Youth, Seasonal and Part-time Employees


Age Restrictions

For teens younger than 18 years, The Fair Labor Standards Act(FLSA) restricts the hours of work and nature of occupations. Federal child labor laws prohibit employment by minors in jobs and conditions detrimental to their health or well-being. Iowa child labor law largely mirrors federal law. However, Iowa is more restrictive in a few areas, particularly regarding occupations which handle hazardous chemicals. The permissible jobs and hours of work, by age, in non-farm tasks are as follows:

  • Individuals18 years or older may perform any job, whether hazardous or not, for unlimited hours.
  • Youth age 16 and 17 may perform non-hazardous jobs for unlimited hours.
  • Youth age 14 and 15 may work outside school hours in various nonmanufacturing, non-mining, non-hazardous jobs under the following conditions: no more than three hours on a school day, 18 hours in a school week, eight hours on a non-school day, or 40 hours in a non-school week. In addition, they may not begin work before 7 a.m. nor end after 7 p.m., except from June 1 through Labor Day, when evening hours are extended until 9 p.m. They may not work during school hours, except as provided in Work Experience and Career Exploration Programs (WECEP). Under these special provisions, youth ages 14 and 15 enrolled in an approved WECEP may be employed for up to 23 hours in school weeks and 3 hours on school days (including school hours).
Records Requirements

Persons under age 16 shall not be employed unless a work permit is on file. Work permits are prepared by the employer using a form available from the Department of Workforce Development. Employers must keep records of the date of birth of employees under age 19, their daily starting and quitting times, daily and weekly hours worked and their occupation. Although it is not a requirement, employers can request a certificate of age for persons of age 16 years and older. Employers may protect themselves from unintentional violations of the child labor provisions by keeping the certificate for each youth on file to show they are the minimum age for the job. Employers are subject to a civil penalty of up to $10,000 for each employee who is the subject of a child labor violation.

Training

In addition to providing seasonal and part-time employees with key knowledge and skills necessary to perform their job effectively; training should also be used as an opportunity to communicate the city’s personnel and safety policies. Cities should provide each employee with a copy of the policies and be given time to read the document and ask questions regarding any policy that needs further clarification. Employers should also require each employee to formally acknowledge receipt of the policies, which should be filed in the personnel file of the employee.

Minimum Wage Requirements

The state hourly wage increased to $7.25 on January 1, 2008.The state and federal government both have separate provisions for lower hourly wages during the first 90 days of employment; employers must pay the higher of the two rates which is the state rate of $6.35. However, as a result of applicable federal law, this rate is only available to workers under 20 years of age. There are other state and federal laws, regulations and work programs that impact minimum wage requirements in certain situations. It is important that your city attorney review any situation where less than minimum wage is being paid to an employee.

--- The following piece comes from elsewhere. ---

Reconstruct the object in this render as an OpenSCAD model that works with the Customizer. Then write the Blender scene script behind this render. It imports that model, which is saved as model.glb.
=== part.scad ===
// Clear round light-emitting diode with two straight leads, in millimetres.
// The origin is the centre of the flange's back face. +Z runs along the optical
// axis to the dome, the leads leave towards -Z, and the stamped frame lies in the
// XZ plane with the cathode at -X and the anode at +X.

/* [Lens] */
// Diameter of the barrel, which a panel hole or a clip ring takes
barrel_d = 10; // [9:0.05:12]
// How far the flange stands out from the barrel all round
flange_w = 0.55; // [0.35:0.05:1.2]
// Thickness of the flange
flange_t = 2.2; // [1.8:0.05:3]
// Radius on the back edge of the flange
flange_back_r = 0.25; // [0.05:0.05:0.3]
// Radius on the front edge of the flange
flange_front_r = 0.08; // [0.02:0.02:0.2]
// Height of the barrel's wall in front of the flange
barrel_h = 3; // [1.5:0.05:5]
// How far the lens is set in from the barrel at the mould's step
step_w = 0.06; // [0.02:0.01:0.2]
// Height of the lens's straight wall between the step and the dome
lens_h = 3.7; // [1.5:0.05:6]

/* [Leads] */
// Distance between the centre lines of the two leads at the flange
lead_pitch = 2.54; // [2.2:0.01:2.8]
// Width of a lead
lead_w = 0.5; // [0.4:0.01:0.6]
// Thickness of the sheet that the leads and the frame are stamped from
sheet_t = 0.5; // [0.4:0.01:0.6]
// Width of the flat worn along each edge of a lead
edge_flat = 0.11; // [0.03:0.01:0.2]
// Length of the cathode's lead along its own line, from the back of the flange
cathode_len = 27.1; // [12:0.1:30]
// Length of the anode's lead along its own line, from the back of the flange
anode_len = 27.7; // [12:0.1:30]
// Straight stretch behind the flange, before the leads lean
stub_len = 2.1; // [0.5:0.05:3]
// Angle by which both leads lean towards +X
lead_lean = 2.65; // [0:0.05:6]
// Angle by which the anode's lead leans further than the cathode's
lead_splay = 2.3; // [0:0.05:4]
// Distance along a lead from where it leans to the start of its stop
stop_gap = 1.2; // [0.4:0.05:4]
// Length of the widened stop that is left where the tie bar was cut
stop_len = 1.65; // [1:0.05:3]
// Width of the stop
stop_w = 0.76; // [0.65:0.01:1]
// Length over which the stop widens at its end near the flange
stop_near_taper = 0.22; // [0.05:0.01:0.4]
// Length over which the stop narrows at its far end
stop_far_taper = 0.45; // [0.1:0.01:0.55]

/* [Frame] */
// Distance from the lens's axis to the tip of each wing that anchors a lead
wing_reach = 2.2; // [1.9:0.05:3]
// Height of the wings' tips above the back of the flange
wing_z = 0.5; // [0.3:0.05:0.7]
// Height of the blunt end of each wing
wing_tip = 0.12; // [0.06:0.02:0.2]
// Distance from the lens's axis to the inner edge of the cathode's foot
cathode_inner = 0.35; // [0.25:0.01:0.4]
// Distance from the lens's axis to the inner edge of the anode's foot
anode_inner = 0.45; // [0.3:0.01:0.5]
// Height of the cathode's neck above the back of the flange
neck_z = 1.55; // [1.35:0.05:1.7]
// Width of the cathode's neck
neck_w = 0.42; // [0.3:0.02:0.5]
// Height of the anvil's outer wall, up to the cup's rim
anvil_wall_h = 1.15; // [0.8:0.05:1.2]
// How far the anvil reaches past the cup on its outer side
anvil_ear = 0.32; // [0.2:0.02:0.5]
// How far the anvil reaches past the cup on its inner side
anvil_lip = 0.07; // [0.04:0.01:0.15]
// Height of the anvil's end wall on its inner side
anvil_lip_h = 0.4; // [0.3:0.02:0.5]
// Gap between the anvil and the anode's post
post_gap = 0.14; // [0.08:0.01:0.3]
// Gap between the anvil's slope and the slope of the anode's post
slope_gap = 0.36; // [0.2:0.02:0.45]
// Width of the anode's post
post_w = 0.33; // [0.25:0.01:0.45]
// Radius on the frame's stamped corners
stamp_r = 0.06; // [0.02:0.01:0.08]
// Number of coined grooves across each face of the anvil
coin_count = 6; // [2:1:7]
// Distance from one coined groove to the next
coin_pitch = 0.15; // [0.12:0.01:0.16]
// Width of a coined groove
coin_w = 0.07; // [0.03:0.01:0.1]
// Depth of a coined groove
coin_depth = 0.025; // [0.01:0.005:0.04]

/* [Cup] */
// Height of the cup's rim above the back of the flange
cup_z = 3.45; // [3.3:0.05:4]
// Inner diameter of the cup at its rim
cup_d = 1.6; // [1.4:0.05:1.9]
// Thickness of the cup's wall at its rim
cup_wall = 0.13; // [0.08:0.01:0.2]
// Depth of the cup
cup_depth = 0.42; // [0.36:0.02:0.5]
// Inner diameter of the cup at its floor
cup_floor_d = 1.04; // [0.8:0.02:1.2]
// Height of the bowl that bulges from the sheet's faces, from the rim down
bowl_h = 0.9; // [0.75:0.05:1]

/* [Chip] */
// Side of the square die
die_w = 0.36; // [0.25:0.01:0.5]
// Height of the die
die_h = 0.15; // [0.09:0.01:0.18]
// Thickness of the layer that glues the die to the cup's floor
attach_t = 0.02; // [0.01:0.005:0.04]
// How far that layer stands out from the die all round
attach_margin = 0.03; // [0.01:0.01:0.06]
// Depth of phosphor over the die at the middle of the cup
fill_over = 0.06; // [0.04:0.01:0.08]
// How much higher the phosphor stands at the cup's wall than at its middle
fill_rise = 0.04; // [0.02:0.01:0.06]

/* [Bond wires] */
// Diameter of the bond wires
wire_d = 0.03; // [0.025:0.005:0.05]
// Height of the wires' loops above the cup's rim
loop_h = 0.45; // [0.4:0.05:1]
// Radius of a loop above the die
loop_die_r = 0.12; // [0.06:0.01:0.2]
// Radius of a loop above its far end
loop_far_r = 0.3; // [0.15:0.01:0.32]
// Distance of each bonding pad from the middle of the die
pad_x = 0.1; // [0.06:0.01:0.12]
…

IPERS Coverage and Benefit Requirements

The Iowa Public Employees Retirement System (IPERS) defines a temporary employee as an individual hired to work less than six months or on an irregular, seasonal or on-call basis. In general, most temporary employees are excluded from IPERS coverage. However, in some cases a temporary employee may become eligible for IPERS coverage if an “ongoing relationship” with an IPERS employer is established when wages paid are $1,000 or more for two consecutive quarters, or when employed for 1,040 hours or more in a calendar year.